**Rows**
%%
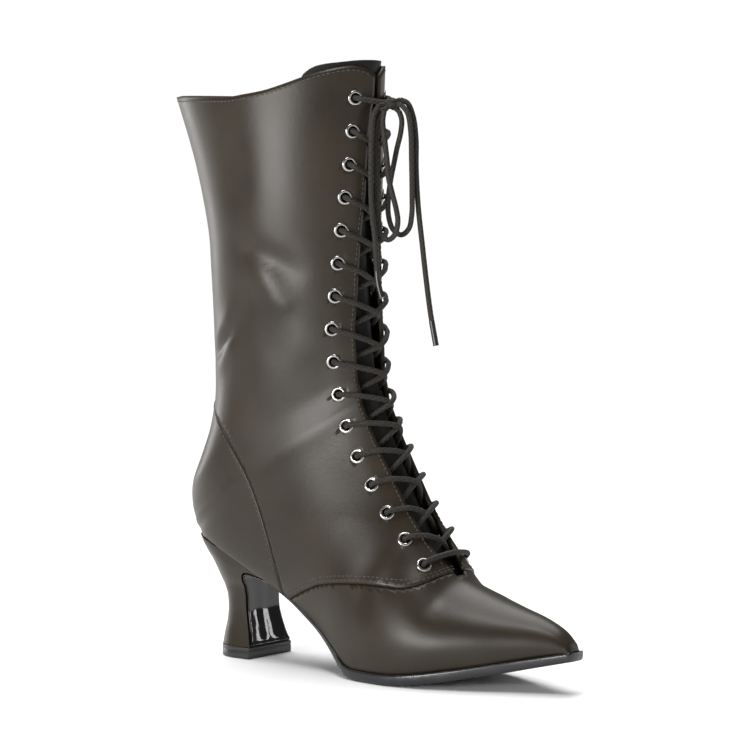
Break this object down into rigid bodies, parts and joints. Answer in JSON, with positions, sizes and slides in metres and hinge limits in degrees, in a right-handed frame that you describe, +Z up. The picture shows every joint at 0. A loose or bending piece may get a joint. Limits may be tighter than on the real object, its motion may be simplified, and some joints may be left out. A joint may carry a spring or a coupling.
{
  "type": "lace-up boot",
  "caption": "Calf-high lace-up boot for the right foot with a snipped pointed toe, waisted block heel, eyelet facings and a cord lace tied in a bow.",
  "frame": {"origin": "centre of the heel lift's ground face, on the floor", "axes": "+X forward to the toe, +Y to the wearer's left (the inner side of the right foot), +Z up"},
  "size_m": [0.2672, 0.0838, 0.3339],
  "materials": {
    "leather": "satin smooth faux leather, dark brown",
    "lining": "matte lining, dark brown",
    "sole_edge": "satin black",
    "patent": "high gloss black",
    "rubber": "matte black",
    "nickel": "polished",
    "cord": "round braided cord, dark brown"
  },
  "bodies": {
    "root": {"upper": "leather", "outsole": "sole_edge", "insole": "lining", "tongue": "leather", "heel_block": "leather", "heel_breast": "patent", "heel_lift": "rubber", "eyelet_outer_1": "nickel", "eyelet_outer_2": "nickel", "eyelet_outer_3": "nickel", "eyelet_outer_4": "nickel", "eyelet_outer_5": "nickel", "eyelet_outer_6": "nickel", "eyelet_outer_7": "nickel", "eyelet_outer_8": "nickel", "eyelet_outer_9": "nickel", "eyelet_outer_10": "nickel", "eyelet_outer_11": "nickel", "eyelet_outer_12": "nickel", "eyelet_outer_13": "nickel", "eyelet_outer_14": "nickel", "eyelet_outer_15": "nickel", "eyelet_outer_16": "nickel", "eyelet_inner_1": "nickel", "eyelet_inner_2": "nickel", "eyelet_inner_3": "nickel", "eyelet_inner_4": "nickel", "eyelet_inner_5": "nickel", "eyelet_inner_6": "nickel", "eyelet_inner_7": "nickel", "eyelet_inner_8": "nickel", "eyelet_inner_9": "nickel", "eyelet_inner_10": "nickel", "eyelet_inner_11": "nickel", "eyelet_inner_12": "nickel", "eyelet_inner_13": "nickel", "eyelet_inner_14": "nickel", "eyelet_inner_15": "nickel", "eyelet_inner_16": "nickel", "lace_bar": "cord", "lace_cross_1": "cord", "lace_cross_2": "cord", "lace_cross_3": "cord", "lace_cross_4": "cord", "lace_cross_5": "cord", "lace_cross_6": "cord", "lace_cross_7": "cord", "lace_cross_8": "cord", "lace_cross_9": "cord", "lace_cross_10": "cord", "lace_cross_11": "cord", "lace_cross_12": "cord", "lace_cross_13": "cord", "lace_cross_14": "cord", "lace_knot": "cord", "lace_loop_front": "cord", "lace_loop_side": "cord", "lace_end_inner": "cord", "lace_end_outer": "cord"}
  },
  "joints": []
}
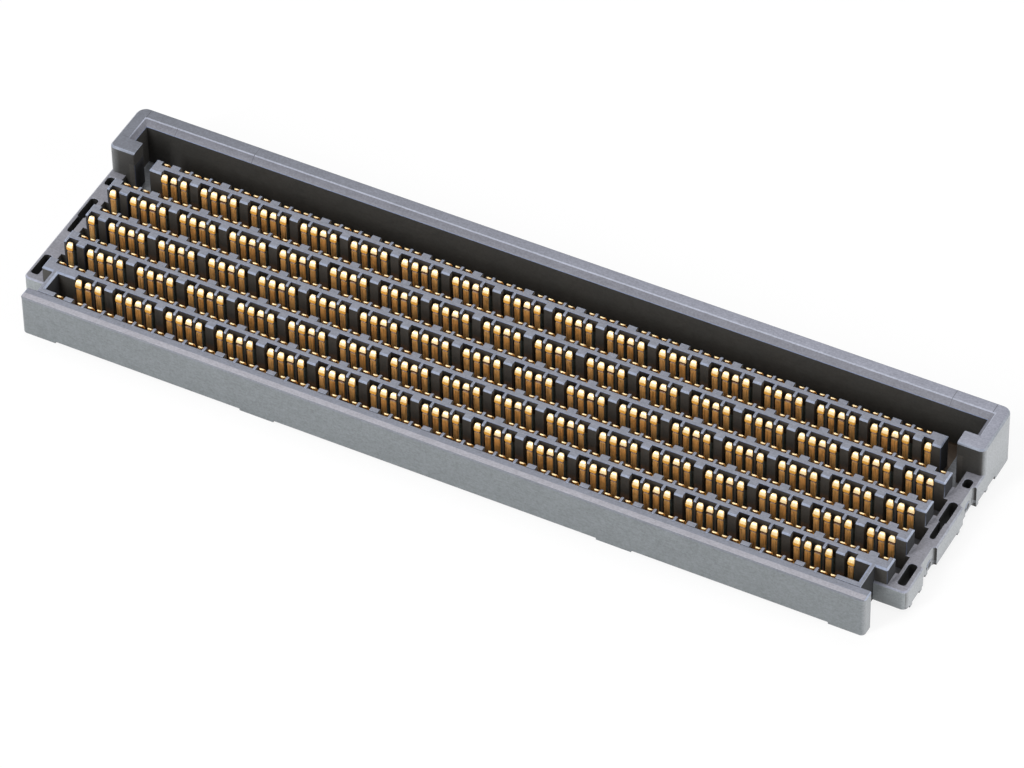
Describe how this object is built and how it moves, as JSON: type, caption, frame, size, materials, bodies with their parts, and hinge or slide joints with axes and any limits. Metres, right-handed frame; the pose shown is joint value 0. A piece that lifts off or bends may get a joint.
%%
**Stated goal**
Reproduce the records above exactly.

**Exercise solution**
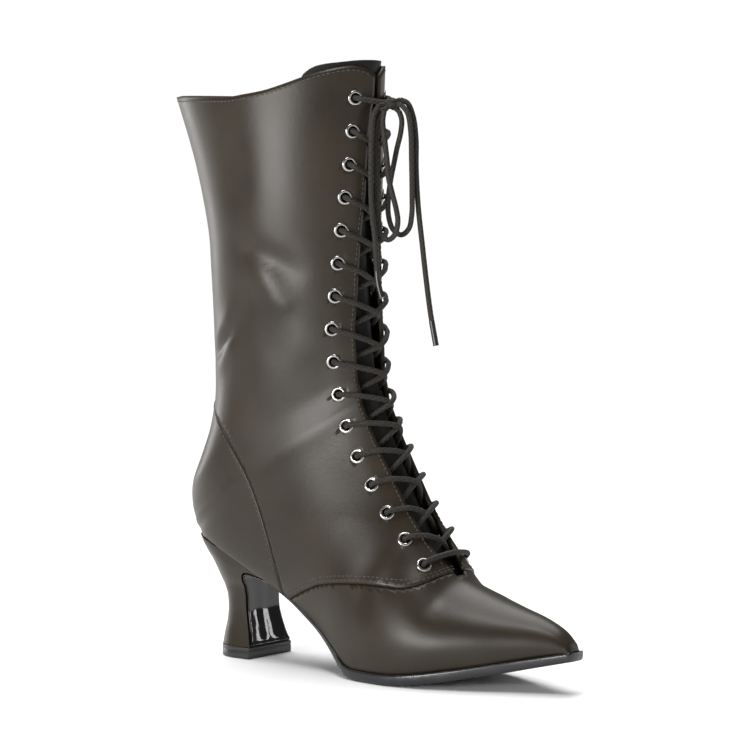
Break this object down into rigid bodies, parts and joints. Answer in JSON, with positions, sizes and slides in metres and hinge limits in degrees, in a right-handed frame that you describe, +Z up. The picture shows every joint at 0. A loose or bending piece may get a joint. Limits may be tighter than on the real object, its motion may be simplified, and some joints may be left out. A joint may carry a spring or a coupling.
{
  "type": "lace-up boot",
  "caption": "Calf-high lace-up boot for the right foot with a snipped pointed toe, waisted block heel, eyelet facings and a cord lace tied in a bow.",
  "frame": {"origin": "centre of the heel lift's ground face, on the floor", "axes": "+X forward to the toe, +Y to the wearer's left (the inner side of the right foot), +Z up"},
  "size_m": [0.2672, 0.0838, 0.3339],
  "materials": {
    "leather": "satin smooth faux leather, dark brown",
    "lining": "matte lining, dark brown",
    "sole_edge": "satin black",
    "patent": "high gloss black",
    "rubber": "matte black",
    "nickel": "polished",
    "cord": "round braided cord, dark brown"
  },
  "bodies": {
    "root": {"upper": "leather", "outsole": "sole_edge", "insole": "lining", "tongue": "leather", "heel_block": "leather", "heel_breast": "patent", "heel_lift": "rubber", "eyelet_outer_1": "nickel", "eyelet_outer_2": "nickel", "eyelet_outer_3": "nickel", "eyelet_outer_4": "nickel", "eyelet_outer_5": "nickel", "eyelet_outer_6": "nickel", "eyelet_outer_7": "nickel", "eyelet_outer_8": "nickel", "eyelet_outer_9": "nickel", "eyelet_outer_10": "nickel", "eyelet_outer_11": "nickel", "eyelet_outer_12": "nickel", "eyelet_outer_13": "nickel", "eyelet_outer_14": "nickel", "eyelet_outer_15": "nickel", "eyelet_outer_16": "nickel", "eyelet_inner_1": "nickel", "eyelet_inner_2": "nickel", "eyelet_inner_3": "nickel", "eyelet_inner_4": "nickel", "eyelet_inner_5": "nickel", "eyelet_inner_6": "nickel", "eyelet_inner_7": "nickel", "eyelet_inner_8": "nickel", "eyelet_inner_9": "nickel", "eyelet_inner_10": "nickel", "eyelet_inner_11": "nickel", "eyelet_inner_12": "nickel", "eyelet_inner_13": "nickel", "eyelet_inner_14": "nickel", "eyelet_inner_15": "nickel", "eyelet_inner_16": "nickel", "lace_bar": "cord", "lace_cross_1": "cord", "lace_cross_2": "cord", "lace_cross_3": "cord", "lace_cross_4": "cord", "lace_cross_5": "cord", "lace_cross_6": "cord", "lace_cross_7": "cord", "lace_cross_8": "cord", "lace_cross_9": "cord", "lace_cross_10": "cord", "lace_cross_11": "cord", "lace_cross_12": "cord", "lace_cross_13": "cord", "lace_cross_14": "cord", "lace_knot": "cord", "lace_loop_front": "cord", "lace_loop_side": "cord", "lace_end_inner": "cord", "lace_end_outer": "cord"}
  },
  "joints": []
}
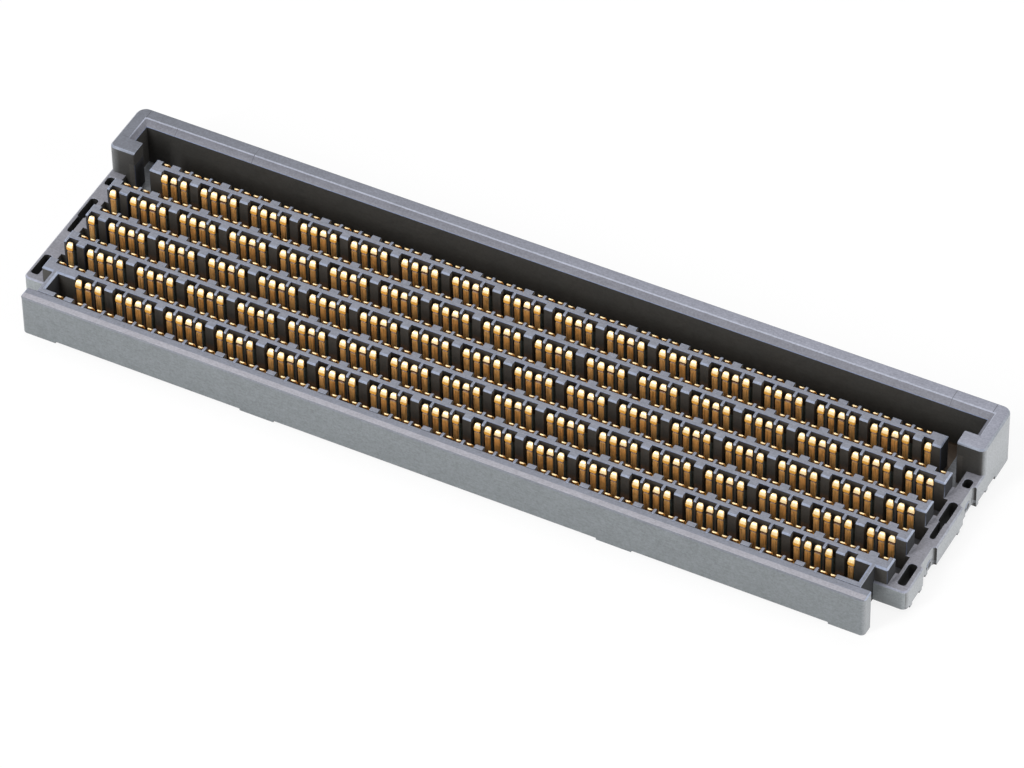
Describe how this object is built and how it moves, as JSON: type, caption, frame, size, materials, bodies with their parts, and hinge or slide joints with axes and any limits. Metres, right-handed frame; the pose shown is joint value 0. A piece that lifts off or bends may get a joint.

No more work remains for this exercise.